Wednesday marks the one-year anniversary of a fatal plane crash near Desert Center that claimed the life of a 67-year-old pilot, with questions lingering about what exactly happened and why, which a federal report due to be released in the coming months may answer.
“Brent was very safety conscious,” Jan Stackhouse, wife of John Brent Stackhouse, told City News Service. “It was his lifetime dream to fly.”
On the evening of Nov. 25, 2019, Stackhouse was returning from a trip to Arizona, headed for Hemet-Ryan Airport, flying above Interstate 10 between Blythe and Desert Center, when his single-engine Beechcraft Bonanza encountered 35-40 mph winds preceding an intense rainstorm that would wallop Southern California on Thanksgiving.
While in contact with Los Angeles-based air traffic controllers, the Canyon Lake man stated that he was in the windstorm and intended to turn around to land at Blythe Municipal Airport. But in the process of reversing course, possibly due to the gusty conditions combined with restricted visibility, the 800-hour private pilot apparently lost control of the Bonanza, slamming into desert terrain a half-mile south of I-10.
He was killed on impact.
“The airplane struck at an angle, and the debris field was rather large — 270 feet,” Riverside County sheriff’s Capt. David Teets told CNS.
Teets, who commands the Colorado River Station, said the sheriff’s department, along with the U.S. Border Patrol, California Highway Patrol and Cal Fire received the same alert from the FAA when radar contact with Stackhouse’s plane was lost about 5:40 p.m. First responders were given approximate coordinates– latitude and longitude — of where the aircraft might have crashed.
Several motorists reported seeing a fireball, and deputies, CHP officers and others began a sweep along I-10, trying to pick out anything resembling a downed plane in the darkness.
Winds hampered the search, and Jan Stackhouse, who had received word from sheriff’s Sgt. Bill Fiebig that her husband’s Bonanza was missing, held out hope that he had made a forced landing to escape the inclement weather.
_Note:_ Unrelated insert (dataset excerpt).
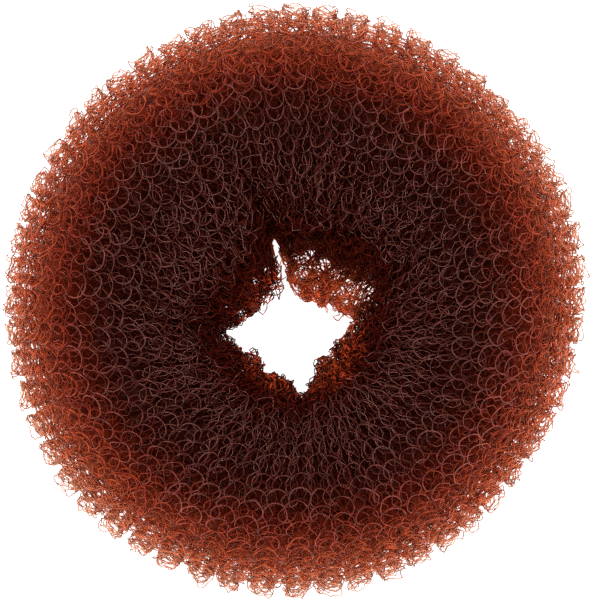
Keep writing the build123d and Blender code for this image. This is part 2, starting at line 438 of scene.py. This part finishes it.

“They found him between 11 and 11:30 that night,” she recalled. “I didn’t want to accept it.”
According to Teets, the mangled, strewn wreckage made it immediately apparent “there was no way anybody was going to survive” the accident.
“It was a very violent plane crash,” he said. “It was a somber event.”
Along with his wife, Stackhouse left behind two adult children. Jan Stackhouse said her late husband was a man of strong faith, and both he and she believed that whatever might happen to them, flying or otherwise, it was in God’s hands.
“It was just his day,” she said. “That’s the only way for me to reconcile it.”
On Nov. 27, 2019, National Transportation Safety Board investigators reached the crash site and collected the remnants of the Bonanza, as well as surveyed the scene. Their preliminary findings offered no conclusions.
“The initial impact point was indicated by a crater about three feet deep, with ground scars similar in length to the wing leading edges,” according to the NTSB. “The airplane was heavily fragmented.”
The nose of the plane was on a southwest heading, suggesting Stackhouse might have lost control while in a turn to the east, toward Blythe.
“An unfamiliar situation can overwhelm you, even if you have a lot of hours in the same airplane,” Stackhouse’s longtime friend and former business partner Byron Pirolo of Big Bear told CNS.
Pirolo, a licensed pilot since his teens, used his own single-engine plane to fly him and Stackhouse to locations to scout real estate opportunities before the latter obtained his license.
“He probably ended up in visibility that was bad, and he didn’t make the switch to flying on instruments,” Pirolo said. “Maybe he thought he could see the roadway.”
Stackhouse did not hold an instrument rating, but his widow said he had ample night flying experience and was capable of handling challenges.
“Brent would have turned back and stayed the night in Tucson if he had known how severe the weather was,” Jan Stackhouse said. “I can’t blame anybody for the situation. It happened.”
According to NTSB spokesman Peter Knudson, the investigation is progressing, and a final report will likely be completed no later than summer 2021.
“The next step will be the release of the factual report, which signals that investigators have completed the fact-gathering for the case,” he said. “The final step in the process is the release of the analysis and probable cause.”
Whatever lessons may be learned from the fatal crash, Jan Stackhouse said she has no regrets about her late husband’s decision to fly, and the two shared many wonderful experiences aloft in the five years he was an aviator.
“Brent was doing what he loved to do,” she said.